Unit 1.3.2 Databases

Databases are in use by almost all organisations today. They allow for data to be quickly retrieved, updated and filtered. They allow certain users access to data to be restricted (i.e. users can only see what they are permitted to see), which is good for security as well as focusing on work. They also reduce the likelihood of inconsistencies or errors.

Types of Files

Historically, data was stored in separate files. They were typically stored in serial or sequential files as data was stored on magnetic tapes, which had to be written to or read from in sequence.

Serial Files

Records in a serial file are stored one after another. This was the only way to store data on a long thin medium such as tape. The file could contain as much or as little data as necessary, but each record has to have the same structure. To locate a record, the whole file had to be searched from start to finish. For a large file this could be a lengthy process.

Sequential Files

Records in a sequential file are stored one after another, but in a certain order.
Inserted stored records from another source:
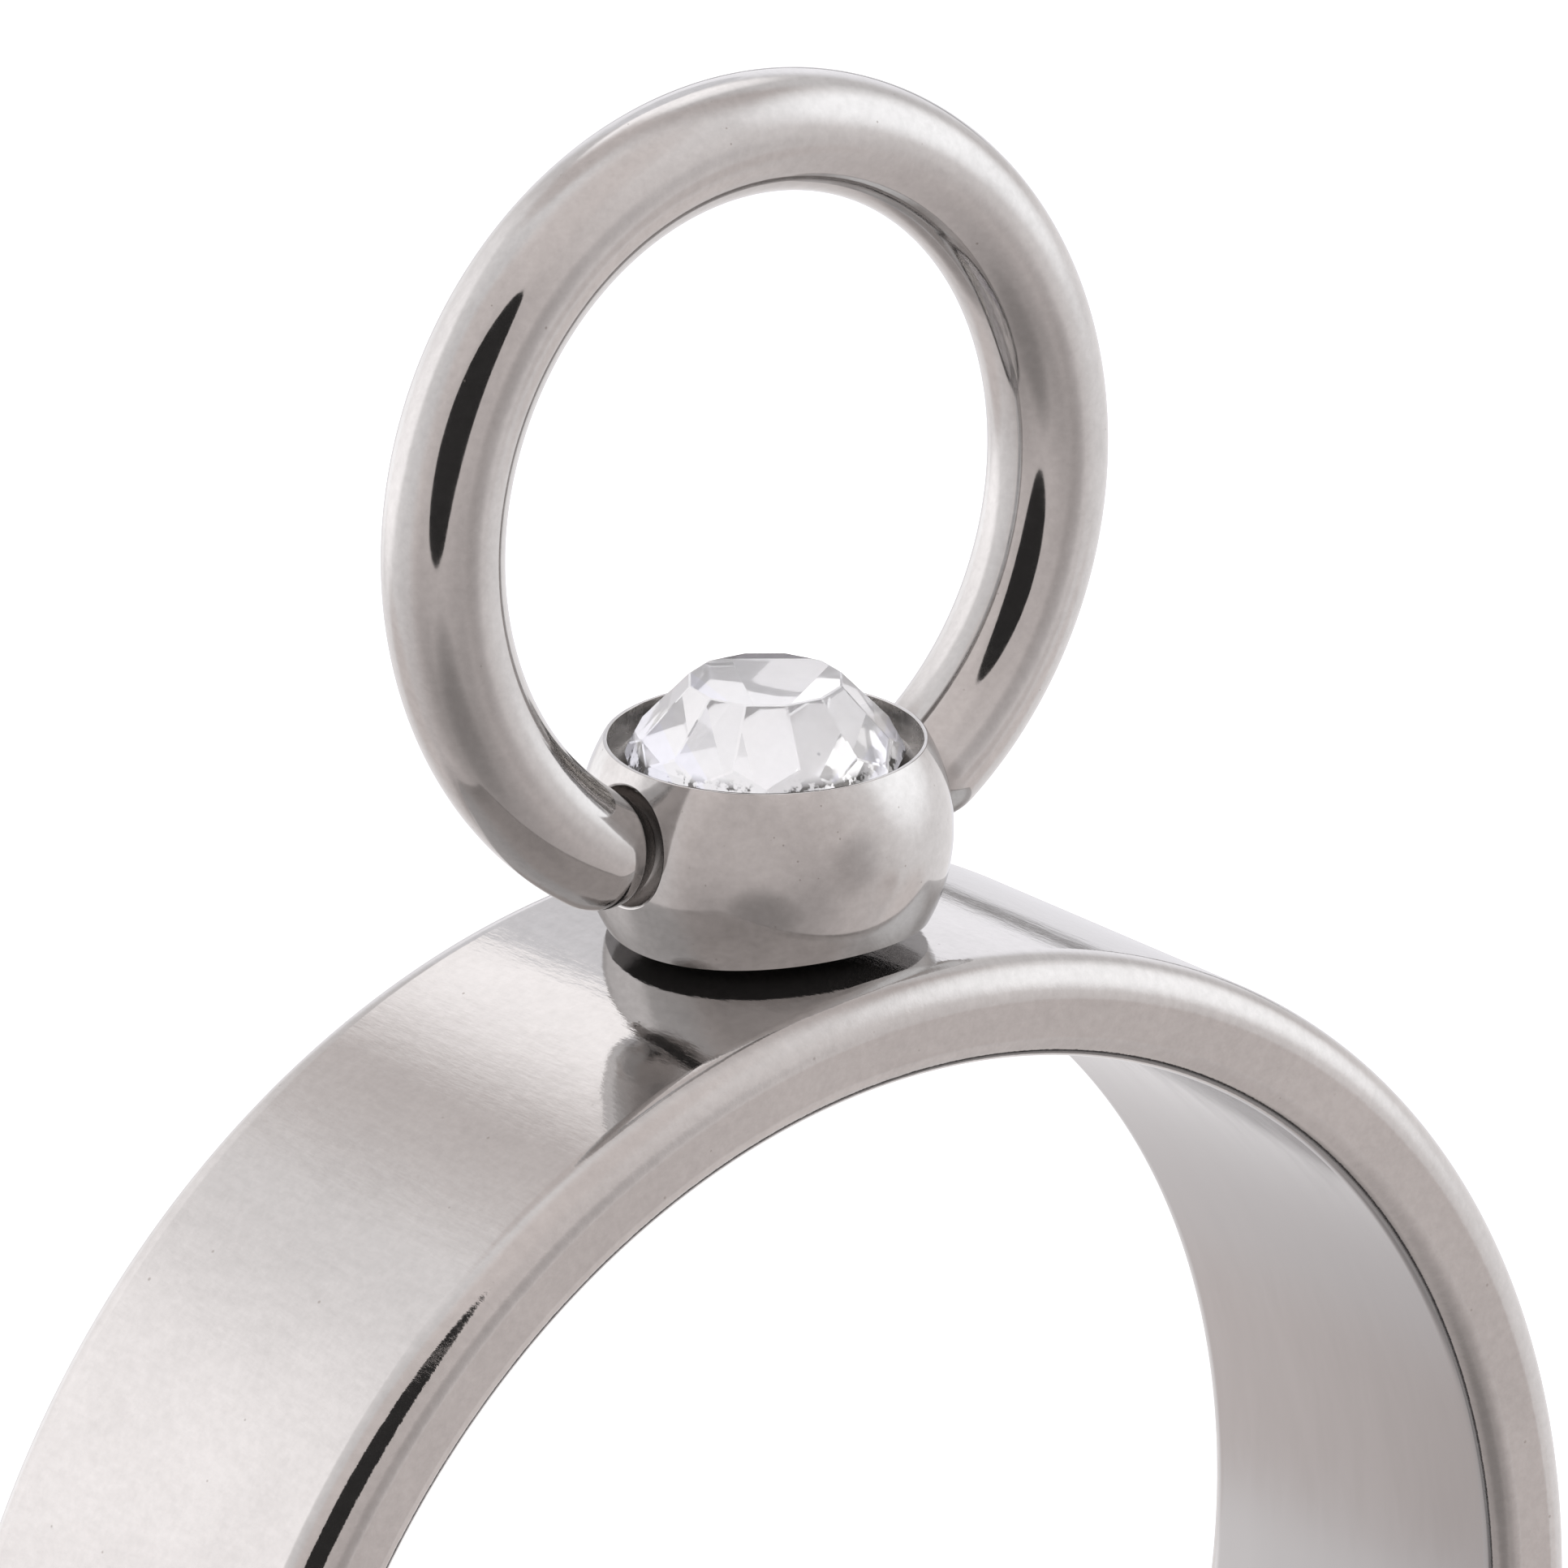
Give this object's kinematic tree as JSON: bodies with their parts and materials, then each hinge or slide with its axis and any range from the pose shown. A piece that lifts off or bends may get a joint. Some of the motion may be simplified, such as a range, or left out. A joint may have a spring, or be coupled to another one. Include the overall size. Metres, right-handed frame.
{
  "type": "crystal ring with a swivelling wire hoop",
  "caption": "Plain steel finger ring with a bead setting that holds a cut crystal and a wire hoop that swivels in the bead.",
  "frame": {"origin": "The centre of the finger hole, halfway across the band", "axes": "+Z along the finger, up where the ring lies on its side; +Y from the finger hole to the bead and hoop; +X to the right along the hoop's hinge line"},
  "size_m": [0.0236, 0.0351, 0.0062],
  "materials": {
    "satin_steel": "fine satin outside, polished at the edges",
    "polished_steel": "mirror polish",
    "crystal": "clear cut crystal with a mirrored back"
  },
  "bodies": {
    "ring": {"band": "satin_steel", "bead_setting": "polished_steel", "crystal": "crystal"},
    "hoop": {"hoop": "polished_steel"}
  },
  "joints": [
    {"name": "hoop_swivel", "type": "hinge", "parent": "ring", "child": "hoop", "pos_m": [0, 0.01342, 0], "axis": [0.9995, 0, 0.0314], "range_deg": [-114.6, 121.4]}
  ]
}
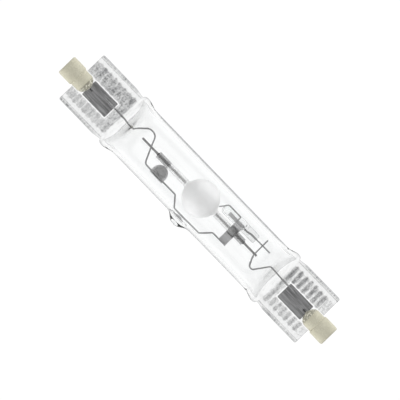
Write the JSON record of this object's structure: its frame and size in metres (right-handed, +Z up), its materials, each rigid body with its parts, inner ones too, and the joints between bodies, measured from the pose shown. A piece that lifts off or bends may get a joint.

This makes searching for a specific record much easier. It can however create problems, such as in a days library transactions. There is no particular order to follow (values such as book number, borrower number or date borrowed) other than chronological, which would be unhelpful.

This means that at intervals, the data must be sorted. This involves writing the data to another file and is only a partial solution. Searching through the file is still time consuming and cannot be done until the sorting is complete.

Indexing

Indexing allows sequential files to be searched more quickly by producing a separate index file. The data is divided into categories, which are linked to a position in the file where the category starts.

Even with all these techniques, there are still inefficiencies due to searching and sorting. Simple databases in these formats are flat-file databases.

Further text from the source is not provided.